Sunday, August 16, 2020

What if We’ve Been Reading the Canaanite Woman (Matthew 15.21-28) Incorrectly? Or, Jesus is Not a Jerk, He is Teaching the Disciples


Background:

  • In Matthew 13, Jesus teaches publicly and then explains privately to his disciples

  • In Matthew 15.1-20, Jesus is teaching publicly about defilement and about the Pharisees being more concerned with traditions than with God’s Word .  We should expect a private explanation.

  • In John 4, Jesus talks with a woman at a well, and never seems to be talking right to her.  He seems to talk around her. 

  • John 10 has lots of sheep language, including: "I have other sheep that do not belong to this fold. I must bring them also, and they will listen to my voice. So there will be one flock, one shepherd." (John 10.16)

  • The RCL appoints Isaiah 56 to be heard alongside this reading.  Isaiah 56 includes: 

Thus says the Lord God,

   who gathers the outcasts of Israel,

I will gather others to them

   besides those already gathered.


Another take on the pericope -  Jesus Explaining His Mission to His Disciples:

Woman’s words

Jesus’ words

Interpretation

Next reaction

Have mercy on me, Lord, Son of David; my daughter is tormented by a demon.

Silence

Waiting to see what the disciples will do. Waiting to see if they connect his teaching with this situation

Disciples ask Jesus to send the woman away.


I was sent only to the lost sheep of the house of Israel

He is speaking to his disciples, not the woman here.  She is allowed to eavesdrop though.  “Lost sheep” is not far from “outcasts of Israel” in Isaiah 56. Jesus is seeing if disciples will make the leap to see that “lost sheep of Israel” includes her.

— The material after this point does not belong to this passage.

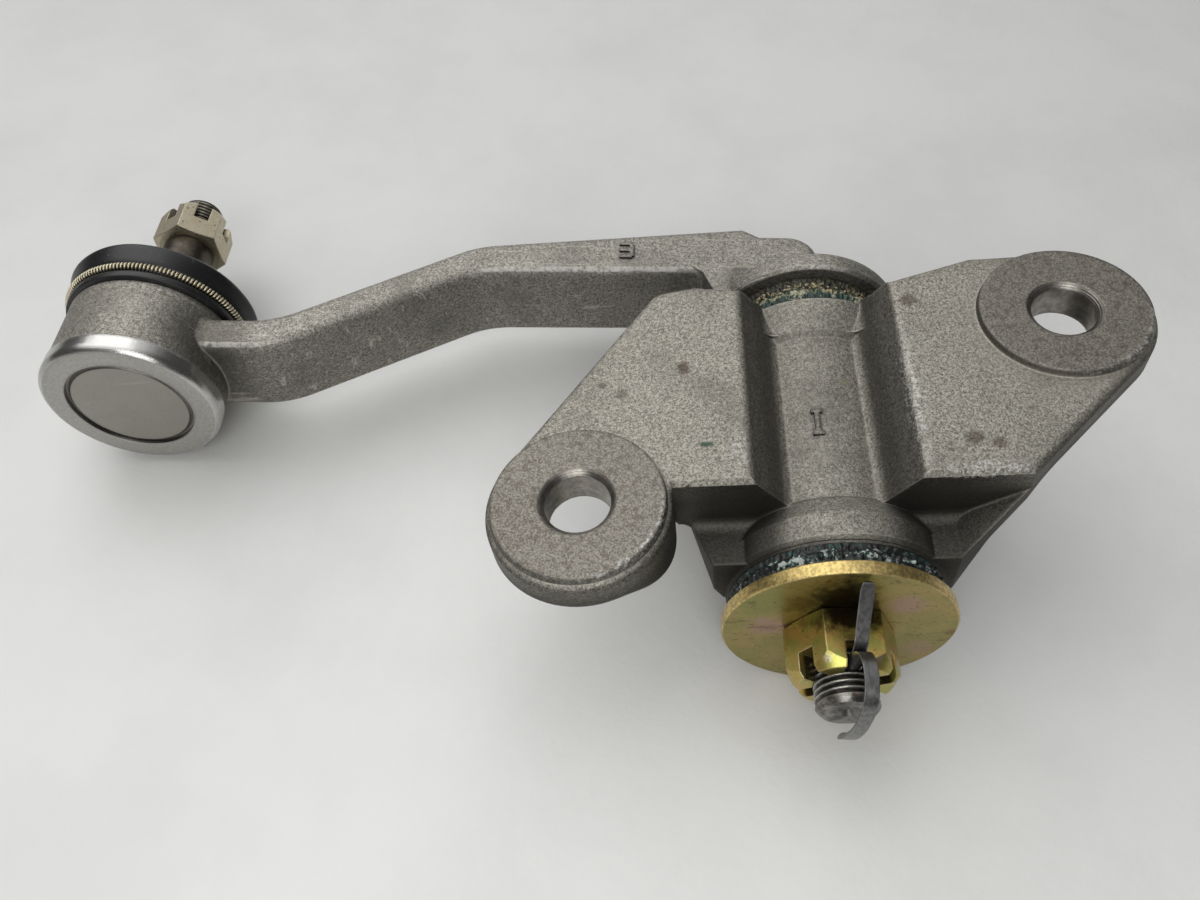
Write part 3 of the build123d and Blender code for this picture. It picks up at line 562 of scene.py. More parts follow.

Woman comes and kneels at Jesus’ feet

Lord help me

It is not fair to take the children’s food and throw it to the dogs

Again, Jesus is not talking to the woman, but to the disciples.  The woman is part of the explanation of the previous teaching to the disciples but they still don’t get it.  Perhaps also, Jesus is saying what the disciples are thinking…


Yes, Lord, yet even the dogs eat the crumbs that fall from their masters’ table.

Woman, great is your faith! Let it be done for you as you wish

This time, Jesus is talking to the woman.  He responds to her with approval and grants her request.

The woman’s daughter was healed instantly


Hopefully, the disciples and the readers of the Gospel are thinking at this point.  Oh, so faith is a matter of the heart (15.19).  We’re supposed to look at people’s faith and not at earthly markers of belonging.  And we’re all just lost sheep. Jesus, you could have just said that…


Notes:

  • I have no need to defend God’s unchangingness.  God changes the divine mind in Scripture.  If the Calvinists have a problem with that, let them deal with it.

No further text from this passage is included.